マグネシウムをエネルギー源とする環境低負荷型物質変換反応

内容

 マグネシウムを用いた物質変換反応の開発を行っています。特に、大気中に豊富に存在する窒素分子の化学肥料の原料として需要の高いアンモニアへの変換をめざしています。マグネシウムは電子を放出する際、温室効果ガスを排出しません。また、このとき生成する塩化マグネシウムは回収でき、マグネシウムへと再生できます。固体で軽量なため、貯蔵・輸送に向くことも注目に値します。以上よりマグネシウムは、環境低負荷なエネルギー源と捉えることができる、と考えています。

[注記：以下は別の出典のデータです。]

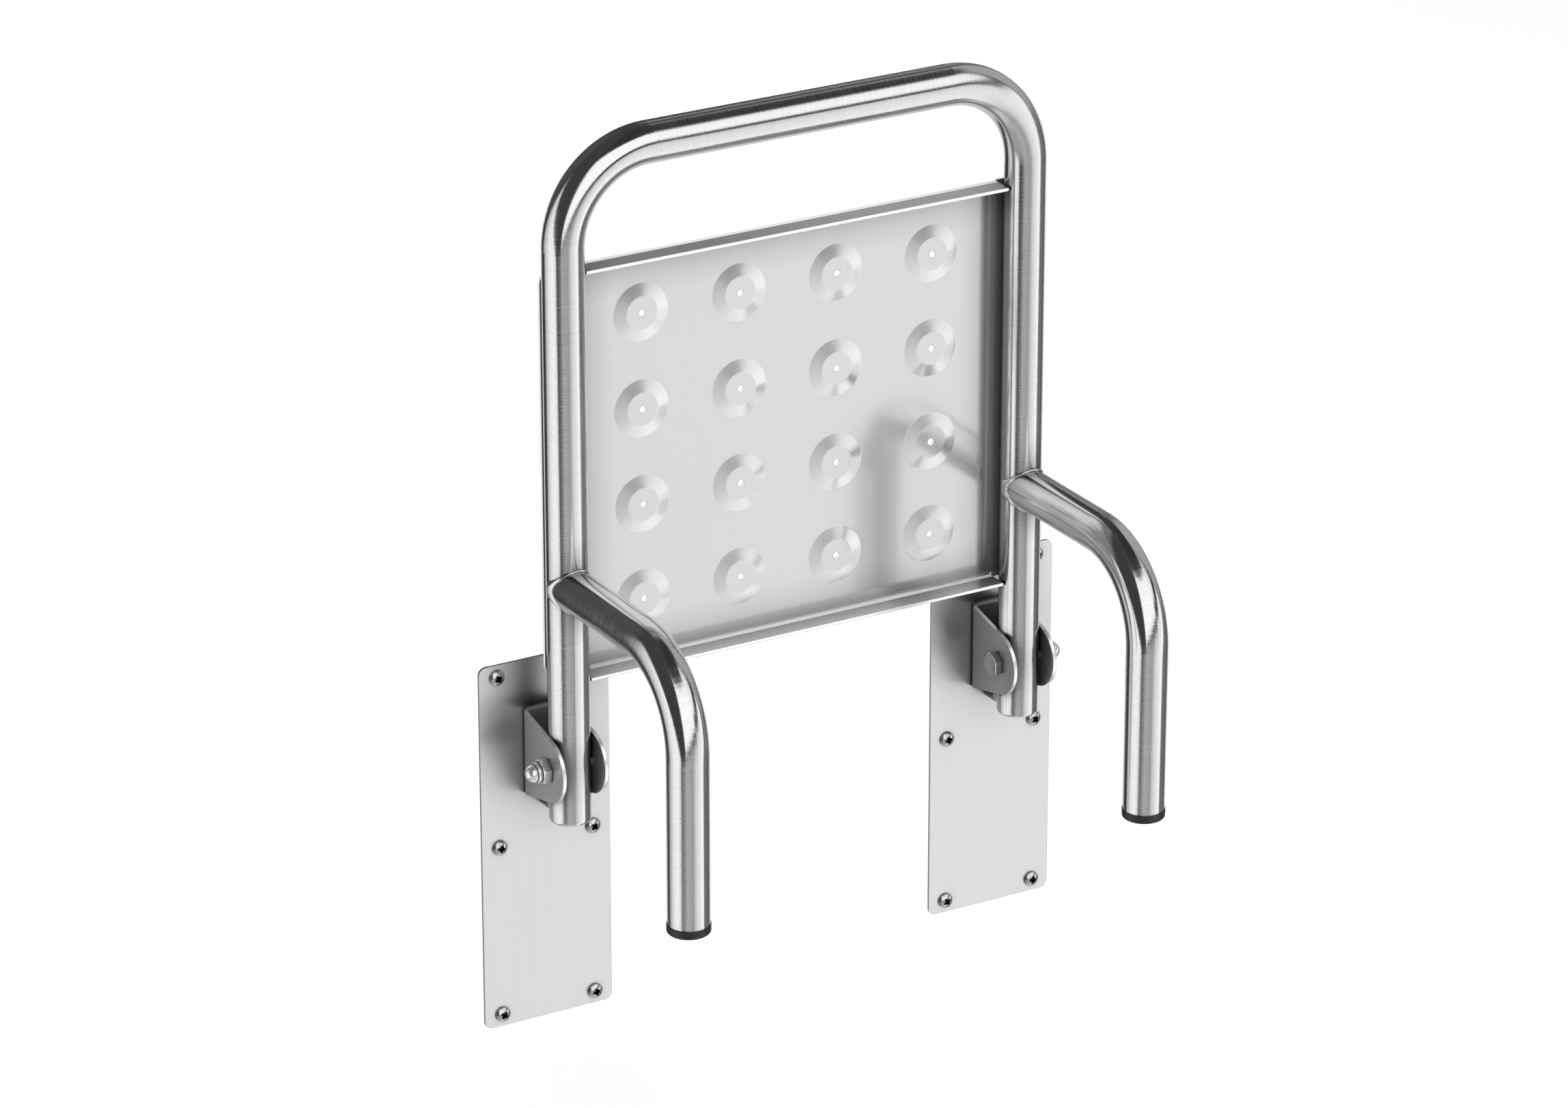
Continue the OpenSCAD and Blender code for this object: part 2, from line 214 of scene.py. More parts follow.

 当該研究は、世界的な課題である「環境・エネルギー問題」の解決へ向けた取り組みであることに加えて、青森への貢献につながる可能性が期待できます。具体的には、マグネシウムを基盤とするエネルギー社会の実現です(関連画像参照)。まず、海中に豊富に存在する塩化マグネシウムをとりだします。これを青森県の強みである風力や地熱のエネルギーを用いて、マグネシウムへと変換します。この過程は、自然エネルギーをマグネシウムへと貯蔵することに相当します。蓄えたエネルギーを、本研究で開発する方法で、アンモニア合成に使用します。このとき、副生する塩化マグネシウムをマグネシウムへと再生すれば、マグネシウムの循環サイクルが成立します。合成されたアンモニアは肥料へと変換され、農作物生産に利用できます。このようなエネルギー社会を実現することにより、青森県に新たにマグネシウムの精錬と利用を担う産業が創出される、と期待されます。また、エネルギーを自ら生み出し、自ら消費する社会となりますので、エネルギーの地産地消ということができます。
 この構想は、化学を専門とする私の力だけでは実現不可能であり、他分野(特に金属分野、エネルギー分野)の専門家や企業、地域社会との連携が必須です。この構想実現に向けて協力していただける方、ご意見いただける方をこちらとしても求めています。